Rising interest rates since 2022 have increased the cost of capital for businesses. Particularly, this has pressured stocks that have capital-intensive businesses with substantial debt on their balance sheets. As well, higher interest rates have made lower-risk, fixed-income investments more competitive against dividend stocks. For example, the best one-year Guaranteed Investment Certificates (GIC) offer interest rates of about 5.5%. Consequently, investors can now buy dividend stocks like the following examples at a bigger bargain and higher dividend yields for long-term investment.
Cheap utility stock to buy and hold
If you believe in ESG (environmental, social, and governance) investing, Brookfield Renewable Partners L.P. (TSX:BEP.UN) stock is a good consideration, as it has declined about 30% in the last 12 months. After the substantial market correction, the stock now offers a good cash distribution yield of close to 5.2%. You can also buy Brookfield Renewable Corporation at a premium of about 8% for a slightly smaller yield of about 4.8% to receive dividends instead of cash distributions that could be taxed differently based on the components of the distributions.
Brookfield Renewable is a clean energy company that has 32 gigawatts (GW) of operational capacity across North America, Europe, Asia Pacific, and South America in all major renewable technologies. Currently, it has a pipeline of close to 132 GW. Over half of the pipeline is in solar projects, 24% is in distributed generation, storage, and sustainable solutions, and 20% is in wind projects. It plans to put 16,000 megawatts into service over the next three years.
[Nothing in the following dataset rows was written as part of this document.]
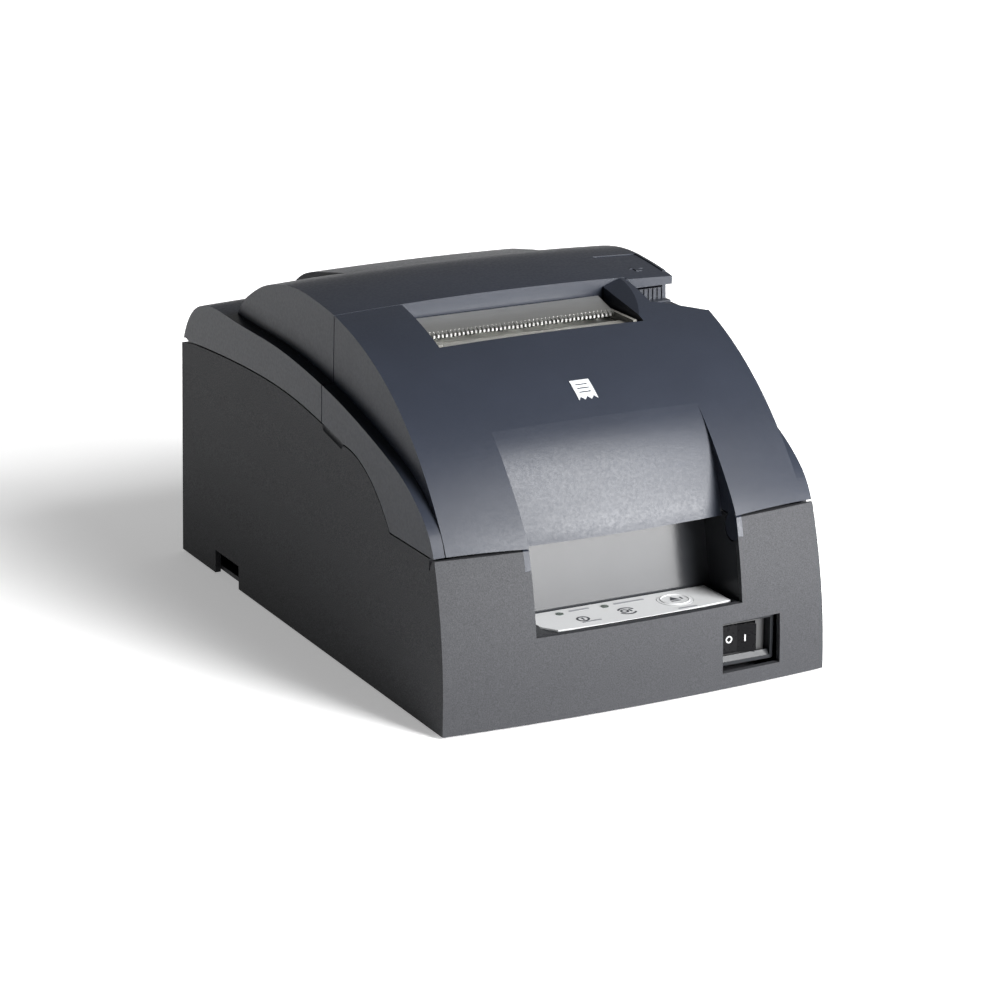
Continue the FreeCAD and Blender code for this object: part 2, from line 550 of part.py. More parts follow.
def switch_bezel():
    low_x, high_x = SWITCH_X[0] + BEZEL_GAP, SWITCH_X[1] - BEZEL_GAP
    low_z, high_z = SWITCH_Z[0] + BEZEL_GAP, SWITCH_Z[1] - BEZEL_GAP
    ring = box((low_x, high_x), (-118.2, -106.0), (low_z, high_z))
    ring = ring.cut(box((low_x + 1.2, high_x - 1.2), (-130, -90), (low_z + 1.2, high_z - 1.2)))
    flange_z = (SWITCH_Z[0] - 2.0, SWITCH_Z[1] + 2.5)
    flange = box((SWITCH_X[0] - 2.0, SWITCH_X[1] + 2.5), (-107.6, -106.0), flange_z)
    flange = flange.cut(box((low_x + 1, high_x - 1), (-130, -90), (low_z + 1, high_z - 1)))
    sill = [(-118.2, low_z + 0.2), (-118.2, low_z + 0.7), (-116.6, low_z + 3.1), (-116.6, low_z + 0.2)]
    slope = prism(sill, low_x + 0.5, high_x - 0.5)
    return fuse([ring, flange, slope])


def switch_body():
    low_x, high_x = SWITCH_X[0] + 2.7, SWITCH_X[1] - 2.7
    low_z, high_z = SWITCH_Z[0] + 2.7, SWITCH_Z[1] - 2.7
    body = box((low_x, high_x), (-114.6, -94.0), (low_z, high_z))
    reach = ROCKER_HALF + 0.7
    well_x = (ROCKER_AXIS[0] - reach, ROCKER_AXIS[0] + reach)
    well = box(well_x, (-116, -105.0), (low_z + 1.2, high_z - 1.2))
    terminals = [box((x, x + 0.8), (-94, -88), (13, 19)) for x in (42, 50)]
    pin = rod(0.9, low_z + 0.6, high_z - 0.6, "z", ROCKER_AXIS)
    return fuse([body.cut(well), pin] + terminals)


def power_rocker():
    low_z, high_z = SWITCH_Z[0] + 4.2, SWITCH_Z[1] - 4.2
    cx, cy = ROCKER_AXIS
    outline = [(cx - ROCKER_HALF, cy - 3.4), (cx, cy - 2.4), (cx + ROCKER_HALF, cy - 3.9),
               (cx + 5.6, cy + 1.6), (cx, cy + 3.6), (cx - 5.6, cy + 1.6)]
    body = plate(outline, low_z, high_z).cut(rod(0.9 + RUNNING_GAP, low_z - 1, high_z + 1, "z", ROCKER_AXIS))
    body.rotate(V(cx, cy, 0), Z_AXIS, -ROCKER_TILT)
    return body


# ---- electronics and rear panel -----------------------------------------------------------
def main_board():
    board = box((-44, 44), (-88, 96), (12, 13.6))
    parts = [box((-20, 8), (-40, -12), (13.6, 16)), box((14, 34), (-46, -30), (13.6, 15.6)),
             box((-36, -16), (58, 80), (13.6, 22)), box((-40, -28), (-80, -50), (13.6, 20))]
    parts += [rod(5.0, 13.6, 28, "z", (x, 66)) for x in (4, 18)]
    legs = [rod(2.5, 3.4, 12, "z", (x, y)) for x in (-40, 40) for y in (-84, 92)]
    posts = [rod(5.0, 11, 15, "z", (x, ROLL_AXIS[0])) for x in (-30, 30)]
    return fuse([board] + parts + legs).cut(fuse(posts))


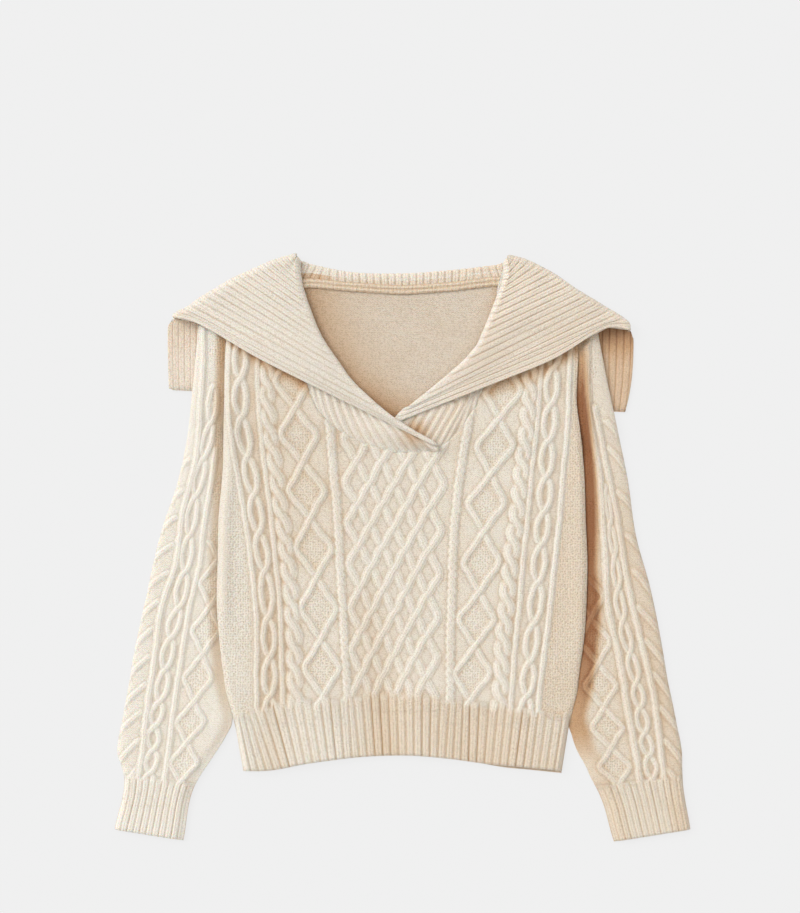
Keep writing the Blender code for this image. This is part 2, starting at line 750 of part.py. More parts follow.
def leaf_level(x, side):
    """Middle of the leaf above the lifted table."""
    if side < 0:
        return LEAF_LEVEL + (OVERLAP_LEAF_LEVEL - LEAF_LEVEL) * ease((x + 70) / 50)
    return TIP_LEAF_LEVEL + (LEAF_LEVEL - TIP_LEAF_LEVEL) * ease((x - 35) / 45)


def rib_course(rib):
    """Places along one line of the collar, from the seam to the free edge."""
    to_fold = rib.fold - rib.sewn
    to_shoulder = rib.shoulder - rib.fold
    to_free = rib.free - rib.shoulder
    stand, leaf, back = (np.linalg.norm(way) for way in (to_fold, to_shoulder, to_free))
    low = COLLAR_CLOTH / 2
    level = {}
    if rib.fronted:
        fold_round = min(FOLD_ROUND, 0.4 * leaf, 0.4 * stand)
        shoulder_round = min(SHOULDER_ROUND, 0.45 * leaf)
        level["sewn"] = STAND_LEVEL
    else:
        fold_round = 0.2 * stand
        shoulder_round = min(FOLD_ROUND, 0.45 * leaf)
        level["sewn"] = BACK_STAND_LEVEL
    inland = min(14.0, 0.4 * stand)
    rise_at = rib.sewn + to_fold * inland / stand
    near_fold = rib.fold - to_fold * fold_round / stand
    leaf_start = rib.fold + to_shoulder * fold_round / leaf
    leaf_end = rib.shoulder - to_shoulder * shoulder_round / leaf

    def high(point, kind):
        if not rib.fronted:
            return COLLAR_LIFT + BACK_STAND_LEVEL
        wanted = stand_level if kind == "stand" else leaf_level
        return float(table_lift(*point, COLLAR_AHEAD) + wanted(point[0], rib.side))

    course = [(*rib.sewn, float(table_lift(*rib.sewn, COLLAR_AHEAD)) + level["sewn"])]
    course.append((*rise_at, high(rise_at, "stand")))
    half_way = 0.5 * (rise_at + near_fold)
    course.append((*half_way, high(half_way, "stand")))
    course.append((*near_fold, high(near_fold, "stand")))
    middle = 0.5 * (high(near_fold, "stand") + high(leaf_start, "leaf"))
    course.append((*rib.fold, middle))
    for share in LEAF_SHARES:
        point = leaf_start + (leaf_end - leaf_start) * share
        course.append((*point, high(point, "leaf")))
    top = course[-1][2]
    for turn in (45, 0, -90):
        inward = shoulder_round * (1 - np.cos(np.radians(turn)))
        way = -to_shoulder / leaf if turn > 0 else to_free / back
        point = rib.shoulder + way * inward
        height = low + 0.5 * (top - low) * (1 + np.sin(np.radians(turn)))
        course.append((*point, height))
    course.append((*rib.free, low))
    return course


def wall_normals(middle):
    """Unit normals of a grid of places, towards the leaf's upper side."""
    along = np.gradient(middle, axis=0)
    across = np.gradient(middle, axis=1)
    normal = np.cross(across, along)
    return normal / np.linalg.norm(normal, axis=2, keepdims=True)


def build_collar(collection):
    """The collar: one ribbed sheet, sewn to the neck, folded and laid over the shoulders."""
    courses = [rib_course(rib) for rib in collar_ribs()]
    middle = np.array(courses).transpose(1, 0, 2)
    normals = wall_normals(middle)
    half = COLLAR_CLOTH / 2
    lines = middle.shape[1]
    crest = np.where(np.arange(lines) % 2 == 1, 1.0, 0.0)
    ribs = np.arange(lines) / 2
    behind = (ribs > LEAF_RIBS) & (ribs < LEAF_RIBS + BACK_NECK_RIBS)
    upper = np.array(UPPER_SHARES)[:, None]
    upper = upper * np.where(behind, 1.0, (np.arange(len(UPPER_SHARES)) > 3)[:, None])
    outer = middle + normals * (half + COLLAR_RIB_RISE * upper * crest)[..., None]
    tips = np.clip(1.6 - np.minimum(ribs, ribs[-1] - ribs) / 7, 0.0, 1.0)
    lower = np.array(LOWER_SHARES)[:, None] * tips
    inner = middle - normals * (half + 0.5 * COLLAR_RIB_RISE * lower * crest)[..., None]
    inner = inner[list(INNER_ROWS)]
    outer[-2:, :, 2] = 0.0
    inner[-2:, :, 2] = np.maximum(inner[-2:, :, 2], COLLAR_CLOTH - 0.2)
    return build_wall("collar", outer, inner, collection, WOOL)


def build_band(collection):
    """The linked seam behind the neck: two ridges over the join of back and collar."""
    x = np.linspace(BAND_ENDS[0], BAND_ENDS[1], 15)
    y = np.interp(x, BACK_NECK_X, BACK_NECK_Y)
    low = COLLAR_LIFT + CLOTH + LAYER_GAP
    profile = ((-1.0, 0.8), (-0.5, 2.1), (0.0, 1.3), (0.5, 2.1), (1.0, 0.8))
    rows = [np.stack([x, y + side * BAND_HALF, np.full_like(x, low + rise)], axis=1)
            for side, rise in profile]
    outer = np.array(rows)
    inner = outer[[0, -1]].copy()
    inner[..., 2] = low
    return build_wall("neck_seam_band", outer, inner, collection, WOOL_SHADE)


def main():
    """Clears the scene and builds the sweater."""
    for item in list(bpy.data.objects):
        bpy.data.objects.remove(item, do_unlink=True)
    collection = bpy.data.collections.new("cable_knit_sweater")
    bpy.context.scene.collection.children.link(collection)
    build_back(collection)
    build_front(collection)
    build_sleeve("sleeve_left", LEFT_SLEEVE, collection)
    build_sleeve("sleeve_right", RIGHT_SLEEVE, collection)
    build_collar(collection)
    build_band(collection)


main()
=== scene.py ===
"""Looks of a cable knit sweater laid out flat: cloth, stitches, wool, floor and light.

Sizes in the tables are in millimetres in the frame of the solids: +X to the side of the
wearer's left sleeve, +Y from the hem to the neck, +Z up from the table. Meshes are in
metres. Each piece of cloth is a wall: a dense outer face that carries the stitches and
a plain inner face, joined round their sides.
"""

import logging
import math
from dataclasses import dataclass, field
from enum import Enum

import bmesh
import bpy
import numpy as np
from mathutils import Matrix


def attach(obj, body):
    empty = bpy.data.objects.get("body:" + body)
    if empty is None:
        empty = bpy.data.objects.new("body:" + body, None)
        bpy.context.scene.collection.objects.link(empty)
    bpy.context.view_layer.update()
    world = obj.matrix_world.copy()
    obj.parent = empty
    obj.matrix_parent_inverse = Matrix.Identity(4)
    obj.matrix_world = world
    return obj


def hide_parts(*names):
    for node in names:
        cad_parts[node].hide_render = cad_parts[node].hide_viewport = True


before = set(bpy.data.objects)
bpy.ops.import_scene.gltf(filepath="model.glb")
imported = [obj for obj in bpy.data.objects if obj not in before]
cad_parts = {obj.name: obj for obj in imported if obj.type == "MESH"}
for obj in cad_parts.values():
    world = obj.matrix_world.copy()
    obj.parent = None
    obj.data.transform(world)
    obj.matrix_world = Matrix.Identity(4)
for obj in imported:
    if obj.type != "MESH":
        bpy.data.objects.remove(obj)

Table = tuple[float, ...]
Colour = tuple[float, float, float]
Point = tuple[float, float]
Socket = bpy.types.NodeSocket

LOG = logging.getLogger("sweater")
MM = 0.001
CLOTH = 3.2  # thickness of the cable knit, without its cables
COLLAR_CLOTH = 3.0
LAYER_GAP = 0.8
EDGE_ROLL = 8.0  # width over which a side edge rounds down
COLLAR_LIFT = 3.9  # how far the collar's back part lifts what lies on it
FRONT_AHEAD = 18.0
COLLAR_AHEAD = 26.0

# Tables of the laid-out shape ----------------------------------------------------

BODY_HEIGHT = (-197, -173, -142, -108, -61, -24, 32, 90, 130, 171, 223, 273)
BODY_LEFT = (-196, -204, -209, -213, -216, -215, -214, -209, -208, -207, -206, -202)
BODY_RIGHT = (195, 202, 206, 211, 214, 215, 213, 211, 207, 202, 204, 201)
HEM_X = (-185, -161, -107, -37, 6, 56, 100, 146, 185)
HEM_Y = (-260, -260, -251, -243, -242, -246, -252, -256, -260)
RIB_TOP_X = (-197, -136, -88, -37, 10, 71, 122, 195)
RIB_TOP_Y = (-197, -183, -178, -172, -172, -181, -187, -197)
SHOULDER_X = (-202, -116, 113, 201)
SHOULDER_Y = (273, 312, 315, 271)
NECK_X = (-118, -117, -114, -100, -82, -44, -5, 39, 63, 86, 102, 113)
NECK_Y = (310, 246, 200, 162, 142, 121, 111, 113, 133, 166, 235, 315)
BACK_NECK_X = (-202, -112, -62, 0, 57, 111, 201)
BACK_NECK_Y = (273, 306, 301, 297, 301, 308, 271)
LEAF_EDGE_X = (-264, -246, -216, -192, -158, -111, -62, -14, 39, 57, 106, 154, 202, 226, 266)
LEAF_EDGE_Y = (267, 266, 253, 236, 216, 188, 162, 140, 114, 164, 183, 202, 229, 244, 256)
FREE_LEFT = (-272, 183)
FREE_RIGHT = (264, 157)
MIDDLE_HEIGHT = (-182, -61, 55, 155, 290)


# Curves --------------------------------------------------------------------------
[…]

Management targets to grow its funds from operations per unit by about 10% per year, which will drive cash distribution growth of at least 5% per year. Analysts believe the undervalued stock is discounted by about 27%.
Bargain telecom stock
Similar to utilities, telecoms are also capital intensive. TELUS (TSX:T) stock has declined about 26% in the last 12 months. At $22.83 per share, analysts believe it trades at a discount of about 20%. The market correction pushes the dividend yield of the Canadian telecom stock to an attractive level of close to 6.4% — a yield that we haven’t seen from the stock in about 13 years!
Importantly, TELUS is devoted to growing its dividend, which it has done so for about 19 consecutive years. For your reference, its five- and 10-year dividend-growth rates are 6.6% and 8.3%, respectively. It has the capacity to continue dividend increases, particularly since its capital spending is expected to come down significantly, as the company finishes the buildout of its fixed network with fibre.
Canadian bank stock at a bargain
At $62.42 per share, Bank of Nova Scotia (TSX:BNS) trades at close to its 52-week low and at a bargain. It trades at about 8.4 times earnings. It can normally grow its adjusted earnings per share by about 5-6% per year. For example, in the past 10 fiscal years, it increased its adjusted earnings per share at almost 5.9% per year. At this quotation, it trades at a discount of about 26% from its long-term normal valuation.
Because of the relatively cheap valuation and the fact that Bank of Nova Scotia has increased its dividend over time, it currently offers a juicy dividend yield of close to 6.8%. For your reference, its five- and 10-year dividend-growth rates are 5.9% and 6.4%, respectively.